* _PROVIDED DATA_
+-------+

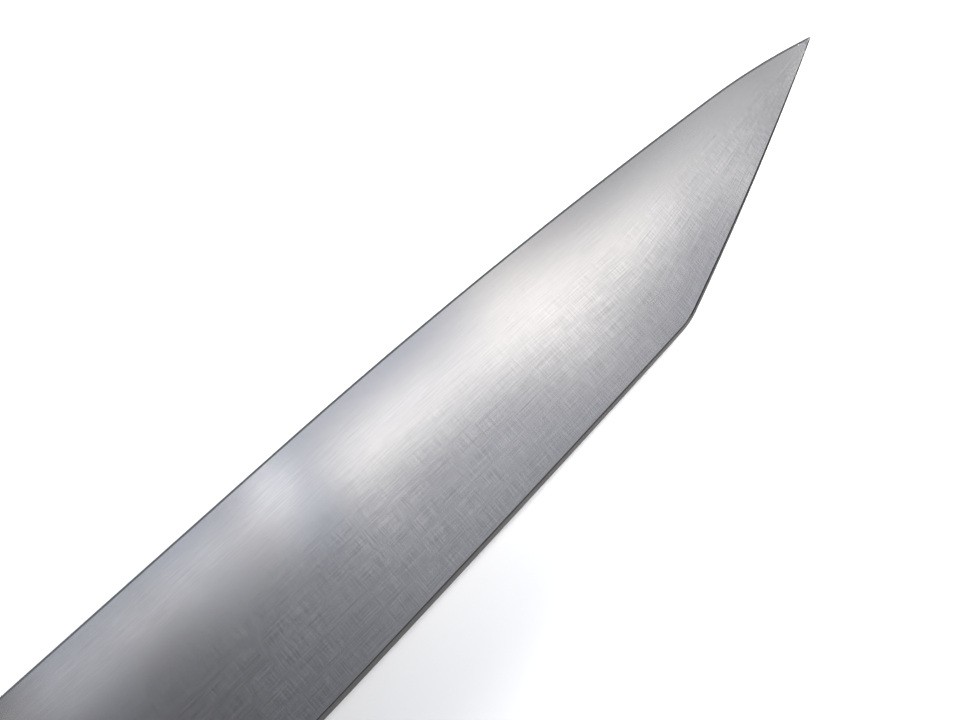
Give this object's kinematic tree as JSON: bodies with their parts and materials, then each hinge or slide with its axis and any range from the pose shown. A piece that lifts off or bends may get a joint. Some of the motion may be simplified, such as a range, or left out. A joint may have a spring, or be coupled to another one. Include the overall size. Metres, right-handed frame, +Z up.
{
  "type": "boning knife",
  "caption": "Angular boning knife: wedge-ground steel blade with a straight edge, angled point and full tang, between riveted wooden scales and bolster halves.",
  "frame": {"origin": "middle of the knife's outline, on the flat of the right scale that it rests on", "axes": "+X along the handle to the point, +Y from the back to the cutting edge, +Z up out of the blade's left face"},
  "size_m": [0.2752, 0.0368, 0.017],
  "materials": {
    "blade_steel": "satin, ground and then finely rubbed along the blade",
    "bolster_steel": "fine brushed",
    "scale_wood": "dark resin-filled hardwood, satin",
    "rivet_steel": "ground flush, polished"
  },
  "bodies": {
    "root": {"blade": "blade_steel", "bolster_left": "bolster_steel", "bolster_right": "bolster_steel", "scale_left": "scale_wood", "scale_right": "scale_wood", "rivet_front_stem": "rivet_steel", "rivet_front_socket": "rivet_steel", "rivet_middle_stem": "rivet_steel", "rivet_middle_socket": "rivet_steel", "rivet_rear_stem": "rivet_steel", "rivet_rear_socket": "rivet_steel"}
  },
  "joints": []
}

+-------+

* _WHAT TO PRODUCE_
Give the complete listing a second time, exactly as it reads.

* _COMPLETE ANSWER_
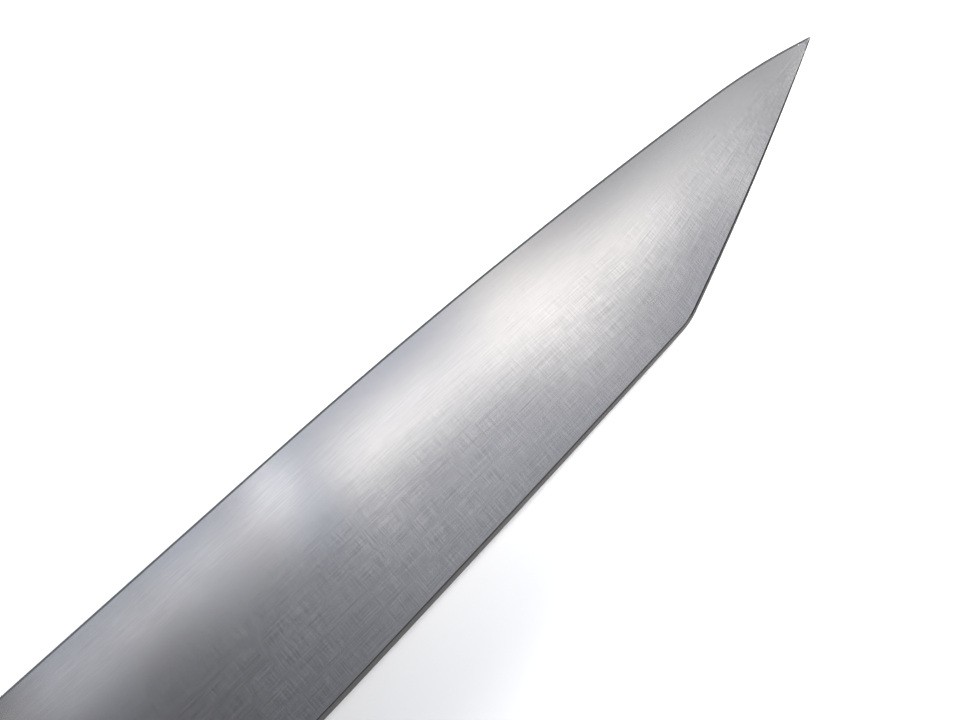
Give this object's kinematic tree as JSON: bodies with their parts and materials, then each hinge or slide with its axis and any range from the pose shown. A piece that lifts off or bends may get a joint. Some of the motion may be simplified, such as a range, or left out. A joint may have a spring, or be coupled to another one. Include the overall size. Metres, right-handed frame, +Z up.
{
  "type": "boning knife",
  "caption": "Angular boning knife: wedge-ground steel blade with a straight edge, angled point and full tang, between riveted wooden scales and bolster halves.",
  "frame": {"origin": "middle of the knife's outline, on the flat of the right scale that it rests on", "axes": "+X along the handle to the point, +Y from the back to the cutting edge, +Z up out of the blade's left face"},
  "size_m": [0.2752, 0.0368, 0.017],
  "materials": {
    "blade_steel": "satin, ground and then finely rubbed along the blade",
    "bolster_steel": "fine brushed",
    "scale_wood": "dark resin-filled hardwood, satin",
    "rivet_steel": "ground flush, polished"
  },
  "bodies": {
    "root": {"blade": "blade_steel", "bolster_left": "bolster_steel", "bolster_right": "bolster_steel", "scale_left": "scale_wood", "scale_right": "scale_wood", "rivet_front_stem": "rivet_steel", "rivet_front_socket": "rivet_steel", "rivet_middle_stem": "rivet_steel", "rivet_middle_socket": "rivet_steel", "rivet_rear_stem": "rivet_steel", "rivet_rear_socket": "rivet_steel"}
  },
  "joints": []
}